From the early 1960s Marley became part of the rapid evolution of Jamaican popular music: Mento, the calypso – inflected dance style dominant in the 1950s, gave way by the decade’s end to the kinetic hop called Ska and then in the mid 1960s to the languid shuffle called Rock Steady: Finally a few years later, came the driving, spacious sound of reggae: The style Marley brought to a world wide audience.

Born in 1945 in the hills of Jamaica’s garden Parish of St Ann, Marley descended from Maroons, fugitive slaves who had waged a guerilla war against the British for the better part of two centuries.

Young Nesta spent his early years in the dusty hamlet of 9 Miles, but moved to Kingston at the age of twelve, settling in  Trenchtown, the one time squatter camp just west of the city centre that had absorbed the postwar influx from the country side.

Marley witnessed first hand poverty  of the “sufferahs” whose aspirations he would later give voice to in his songs.

In 1972 Marley was 27-years old-and had several local hit songs, he married a local girl named Rita Anderson (who later became part of his vocal collaborator as one of the I-threes )and spent time working in the United States where his mother had migrated in the early 1960s.

Marley became drawn to Rastafarianism the faith that he would make synonymous with reggae. His lyrics were increasingly influenced by the distinctive biblical and political language used by Rastafarians in Jamaica.

The sect had been born in Kingston a few decades before, when a group of Marcus Garvey’s followers celebrated the 1930 coronation of Haile Selassie 1 as emperor of Ethiopia as a fulfilment of Garvey’s supposed prophecy to “look to the East for the crowning of the African King”.

The Rastafarians revered Selassie as the living Christ and the sect’s impoverished members among them Kingston musicians sang hymns of “going home to an Ethiopian  Zion”.

Developing an elaborate eschatology drawn from the King James Bible, their outlook and speech were shaped by the scriptures, they frowned on modern medicine and refused to eat meat, encouraged the ritual of smoking of marijuana (for good meditation according to their reading of the Old Testament.

Moreover, citing the Samsonite edict of Leviticus 21:15 (they shall not make baldness upon their head) they prohibited cutting hair.

For Jamaica proliferating Rastafarians who already regarded Haile Selassie as divine, Marley attained the status of prophet. For example: After being shot at his home in March 1976, Marley left Jamaica and spent a year among West Indians émigrés in Britain.

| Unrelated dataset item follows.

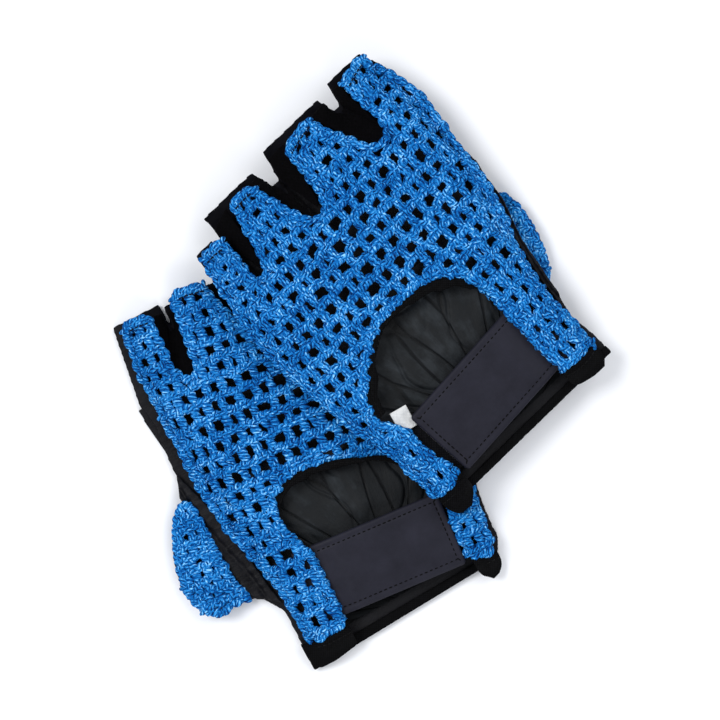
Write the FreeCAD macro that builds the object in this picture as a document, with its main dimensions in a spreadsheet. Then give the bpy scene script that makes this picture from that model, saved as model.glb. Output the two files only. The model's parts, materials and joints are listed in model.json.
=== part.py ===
import FreeCAD, Part
import math
import os

from FreeCAD import Placement, Rotation, Vector

# A pair of fingerless gloves with a crochet back and a leather palm, lying
# back up: the right glove on the surface, the left glove across its edge.
# Each glove is drawn once, with the thumb towards +X and the fingers towards
# +Y, and the right glove is its mirror image.

SIZES = [
    # layers, from the surface up
    ("patch_thick", 1.2, "grip patch and heel pad under the palm"),
    ("leather_thick", 1.5, "palm leather"),
    ("lining_thick", 0.5, "lining on the palm"),
    ("seam_gap", 0.3, "clearance between soft pieces"),
    ("hand_room", 8.0, "height of the hollow over the palm"),
    ("yarn_thick", 3.0, "thickness of the crochet"),
    ("shoulder_width", 14.0, "width over which the back rises at the sides"),
    ("finger_dip", 1.2, "how far a finger's back falls at its edges"),
    ("gore_thick", 1.0, "stretch cloth of the finger gores"),
    ("hem_thick", 2.2, "folded cloth of the hems"),
    ("hem_length", 4.0, "length of the hems past the crochet"),
    ("binding_thick", 1.6, "binding of the back opening"),
    ("binding_width", 3.8, "width of the binding"),
    # hand
    ("thumb_edge", 57.0, "crochet edge on the thumb side at the knuckles"),
    ("little_edge", 59.5, "crochet edge on the little finger side at the knuckles"),
    ("side_margin", 2.5, "leather beyond the crochet on the thumb side"),
    ("wrist_thumb", 44.5, "wrist corner on the thumb side"),
    ("wrist_little", 46.0, "wrist corner on the little finger side"),
    ("wrist_edge", 4.0, "how far the palm runs below the wrist line"),
    ("knuckle_height", 108.0, "knuckle line above the wrist line"),
    # fingers: crochet at the end and at the root, and height of the ends
    ("index_end_inner", 39.0, "index finger end, towards the middle finger"),
    ("index_end_outer", 55.0, "index finger end, outer side"),
    ("index_end", 160.0, "height of the index finger's end"),
    ("middle_end_inner", 6.5, "middle finger end, towards the ring finger"),
    ("middle_end_outer", 20.0, "middle finger end, towards the index finger"),
    ("middle_end", 158.0, "height of the middle finger's end"),
    ("ring_end_inner", -29.0, "ring finger end, towards the little finger"),
    ("ring_end_outer", -16.0, "ring finger end, towards the middle finger"),
    ("ring_end", 155.0, "height of the ring finger's end"),
    ("little_end_inner", -52.5, "little finger end, outer side"),
    ("little_end_outer", -42.0, "little finger end, towards the ring finger"),
    ("little_end", 146.0, "height of the little finger's end"),
    ("index_gap", 35.5, "middle of the gap between index and middle finger"),
    ("middle_gap", -4.5, "middle of the gap between middle and ring finger"),
    ("ring_gap", -38.5, "middle of the gap between ring and little finger"),
    ("index_gap_width", 11.0, "crochet to crochet at the foot of the index gap"),
    ("middle_gap_width", 9.0, "the same at the middle gap"),
    ("ring_gap_width", 7.0, "the same at the ring gap"),
    ("gap_foot", 128.0, "height of the foot of the index gap"),
    ("gap_fall", 3.5, "how much lower each gap is than the one before"),
    ("leather_past", 4.0, "leather beyond the crochet at the finger ends"),
    ("leather_gap", 3.0, "leather to leather between the fingers"),
    ("leather_foot", 16.0, "leather notch's foot above the crochet gap's foot"),
    # back opening and the two legs beside it
    ("leg_thumb_inner", 22.5, "inner edge of the thumb side leg"),
    ("leg_little_inner", 42.0, "inner edge of the little finger side leg, at its top"),
    ("leg_little_end", 36.0, "the same at the leg's lower end"),
    ("leg_end", 8.0, "lower end of the legs"),
    ("crown_height", 74.0, "top of the half moon opening"),
    ("moon_foot", 50.0, "where the half moon opens into the wrist slot"),
    # strap
    ("strap_length", 52.4, "free strap from its bend to its end"),
    ("strap_width", 31.0, "width of the strap"),
    ("strap_thick", 1.6, "strap tab"),
    ("strap_height", 28.0, "middle of the strap above the wrist line, at its bend"),
    ("strap_corner", 3.0, "rounding of the strap's corners"),
    ("strap_bend", 4.6, "bend line inside the thumb side leg's edge"),
    ("strap_turn", 4.0, "degrees that the strap slopes down to its free end"),
    ("root_length", 17.0, "band that carries the strap, sewn under the leg"),
    ("root_lap", 3.0, "band under the strap, inside the bend"),
    ("root_drop", 0.95, "band's top under the strap, room for the bend"),
    ("backing_thick", 0.5, "cloth under the strap tab"),
    ("hook_thick", 0.6, "hook tape"),
    ("hook_length", 30.0, "hook tape along the strap"),
    ("tape_margin", 3.0, "tape inside the strap's edge"),
    ("pile_thick", 0.8, "loop tape"),
    ("tongue_thick", 1.2, "tongue that carries the loop tape"),
    ("tongue_length", 40.0, "length of the tongue"),
    ("tongue_width", 27.0, "width of the tongue"),
    ("label_length", 8.0, "care label along the opening"),
    ("label_width", 6.0, "care label across"),
    ("label_thick", 0.5, "care label"),
    # thumb
    ("thumb_top", 89.0, "top of the thumb seam"),
    ("thumb_foot", 34.0, "lower end of the thumb"),
    ("thumb_seam", 54.5, "thumb seam from the middle of the hand"),
    ("thumb_width", 23.0, "width of the thumb across its back"),
    ("thumb_room", 6.0, "height of the hollow in the thumb"),
    ("thumb_yarn", 2.6, "crochet of the thumb"),
    ("thumb_tuck", 28.0, "degrees that the left thumb is turned in"),
    # how the pair lies
    ("glove_turn", 8.5, "degrees that each glove is turned"),
    ("pair_across", 90.7, "left glove's wrist from the right glove's, across"),
    ("pair_along", 32.5, "the same, along"),
]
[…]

The following year he released the album Exodus. The Biblical tale of Exodus evokes deliverance from bondage and movement  towards home or away from it, movement without the certitude of earthly sanctuary at it’s start or end.

To his admirers, Marley is symbolic of the need not merely for freedom, but for skepticism as well. He is the maker ,above all of songs that decry the pains of life in the Babylon he abhorred but which proves that those oppressions could as his lyrics went be “brutalised with music”.